**SOURCE MATERIAL**

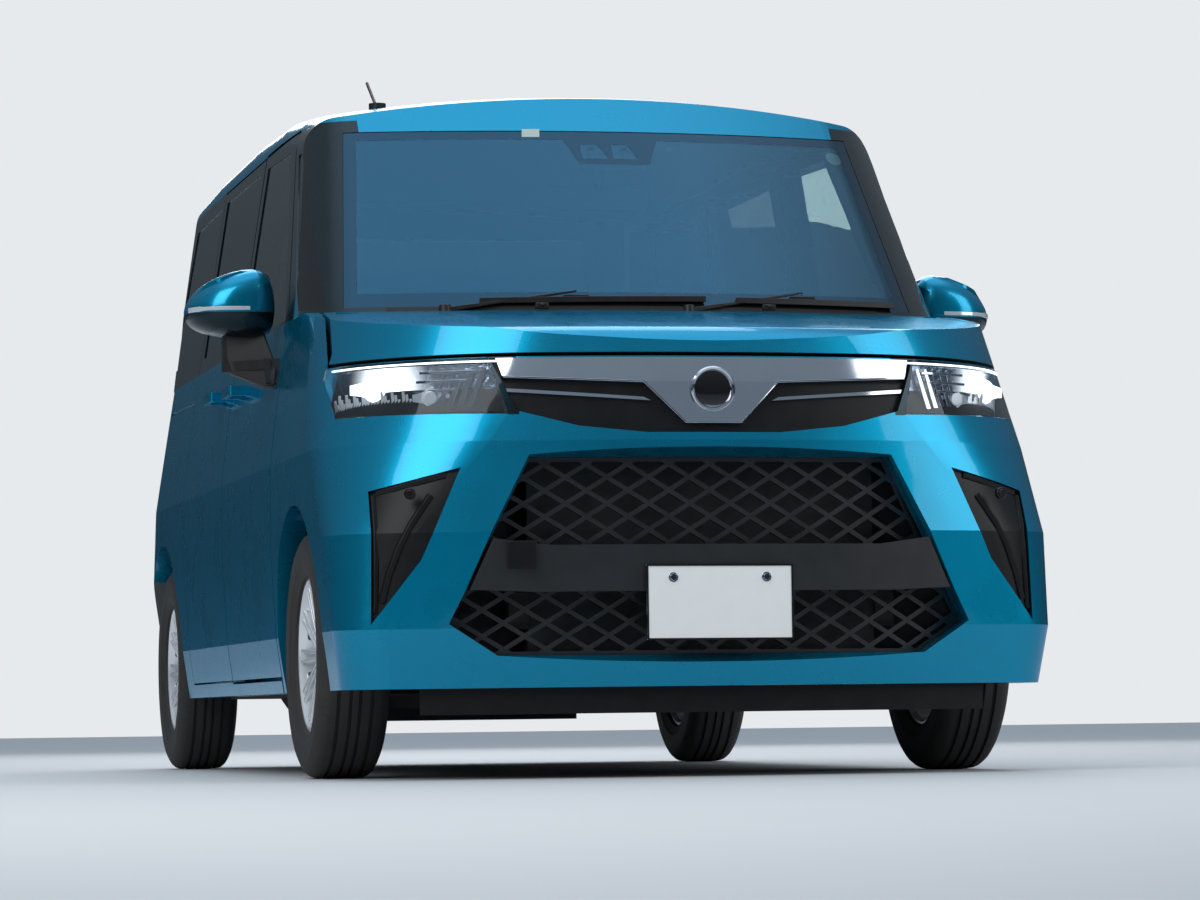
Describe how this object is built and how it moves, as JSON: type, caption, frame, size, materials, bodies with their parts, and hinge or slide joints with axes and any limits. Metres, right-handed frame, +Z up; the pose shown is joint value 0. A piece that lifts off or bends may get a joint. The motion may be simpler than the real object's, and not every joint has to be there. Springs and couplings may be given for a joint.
{
  "type": "compact minivan",
  "caption": "Short tall five-door minivan in turquoise with hinged front doors, sliding rear doors, lifting tailgate and bonnet, and steered front wheels.",
  "frame": {"origin": "middle of the body's width and length, on the ground the tyres stand on", "axes": "+Z up, +Y towards the rear, so the front faces -Y, and +X is the car's left side"},
  "size_m": [2.0112, 3.7095, 1.7934],
  "materials": {
    "paint": "metallic gloss",
    "underbody": "matt coated",
    "black_plastic": "textured",
    "grille_black": "gloss",
    "glass": "tinted clear",
    "lamp_clear": "clear",
    "lamp_red": "clear",
    "plate_white": "satin",
    "engine_alloy": "cast",
    "chassis_steel": "painted black",
    "exhaust_steel": "dull",
    "tank_plastic": "matt",
    "trim_plastic": "grained",
    "seat_cloth": "woven",
    "wheel_silver": "silver painted",
    "tyre": "matt",
    "chrome": "bright plated"
  },
  "bodies": {
    "body": {"roof_panel": "paint", "body_side_l": "paint", "body_side_r": "paint", "fenders": "paint", "front_bumper": "paint", "rear_bumper": "paint", "sliding_doors": "paint", "floor_pan": "underbody", "cowl": "black_plastic", "windscreen": "glass", "side_glasses": "glass", "headlamps": "lamp_clear", "tail_lamps": "lamp_red", "nose_trim": "grille_black", "lower_grille": "grille_black", "grille_trim": "chrome", "lamp_housings": "grille_black", "number_plate": "plate_white", "antenna": "black_plastic", "engine_block": "engine_alloy", "front_suspension": "chassis_steel", "rear_axle": "chassis_steel", "exhaust": "exhaust_steel", "fuel_tank": "tank_plastic", "dashboard": "trim_plastic", "steering_wheel": "trim_plastic", "seats": "seat_cloth"},
    "door_l": {"front_door_l": "paint", "front_door_glass_l": "glass", "mirror_l": "black_plastic"},
    "door_r": {"front_door_r": "paint", "front_door_glass_r": "glass", "mirror_r": "black_plastic"},
    "bonnet_lid": {"bonnet": "paint"},
    "tail_door": {"tailgate": "paint", "tailgate_glass": "glass"},
    "steer_l": {"knuckle_l": "chassis_steel"},
    "steer_r": {"knuckle_r": "chassis_steel"},
    "wheel_fl": {"rim_fl": "wheel_silver", "tyre_fl": "tyre"},
    "wheel_fr": {"rim_fr": "wheel_silver", "tyre_fr": "tyre"},
    "wheel_rl": {"rim_rl": "wheel_silver", "tyre_rl": "tyre"},
    "wheel_rr": {"rim_rr": "wheel_silver", "tyre_rr": "tyre"}
  },
  "joints": [
    {"name": "front_door_l_swing", "type": "hinge", "parent": "body", "child": "door_l", "pos_m": [0.813, -0.71, 0.61], "axis": [0, 0, -1], "range_deg": [0, 65]},
    {"name": "front_door_r_swing", "type": "hinge", "parent": "body", "child": "door_r", "pos_m": [-0.813, -0.71, 0.61], "axis": [0, 0, 1], "range_deg": [0, 65]},
    {"name": "bonnet_lift", "type": "hinge", "parent": "body", "child": "bonnet_lid", "pos_m": [0, -1.08, 1.068], "axis": [-1, 0, 0], "range_deg": [0, 50]},
    {"name": "tailgate_lift", "type": "hinge", "parent": "body", "child": "tail_door", "pos_m": [0, 1.613, 1.697], "axis": [1, 0, 0], "range_deg": [0, 80]},
    {"name": "steer_l_turn", "type": "hinge", "parent": "body", "child": "steer_l", "pos_m": [0.69, -1.13, 0.285], "axis": [0, 0, 1], "range_deg": [-35, 35]},
    {"name": "steer_r_turn", "type": "hinge", "parent": "body", "child": "steer_r", "pos_m": [-0.69, -1.13, 0.285], "axis": [0, 0, 1], "range_deg": [-35, 35]},
    {"name": "wheel_fl_spin", "type": "hinge", "parent": "steer_l", "child": "wheel_fl", "pos_m": [0.7325, -1.13, 0.285], "axis": [1, 0, 0], "continuous": true},
    {"name": "wheel_fr_spin", "type": "hinge", "parent": "steer_r", "child": "wheel_fr", "pos_m": [-0.7325, -1.13, 0.285], "axis": [1, 0, 0], "continuous": true},
    {"name": "wheel_rl_spin", "type": "hinge", "parent": "body", "child": "wheel_rl", "pos_m": [0.7375, 1.36, 0.285], "axis": [1, 0, 0], "continuous": true},
    {"name": "wheel_rr_spin", "type": "hinge", "parent": "body", "child": "wheel_rr", "pos_m": [-0.7375, 1.36, 0.285], "axis": [1, 0, 0], "continuous": true}
  ],
  "couplings": [
    {"joint": "steer_r_turn", "follows": "steer_l_turn", "ratio": 1}
  ]
}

**EXERCISE AIM**
Where a line of the material above holds the string "bodies", copy that line.

**OUTPUT FOR THIS TASK**
Describe how this object is built and how it moves, as JSON: type, caption, frame, size, materials, bodies with their parts, and hinge or slide joints with axes and any limits. Metres, right-handed frame, +Z up; the pose shown is joint value 0. A piece that lifts off or bends may get a joint. The motion may be simpler than the real object's, and not every joint has to be there. Springs and couplings may be given for a joint.
  "bodies": {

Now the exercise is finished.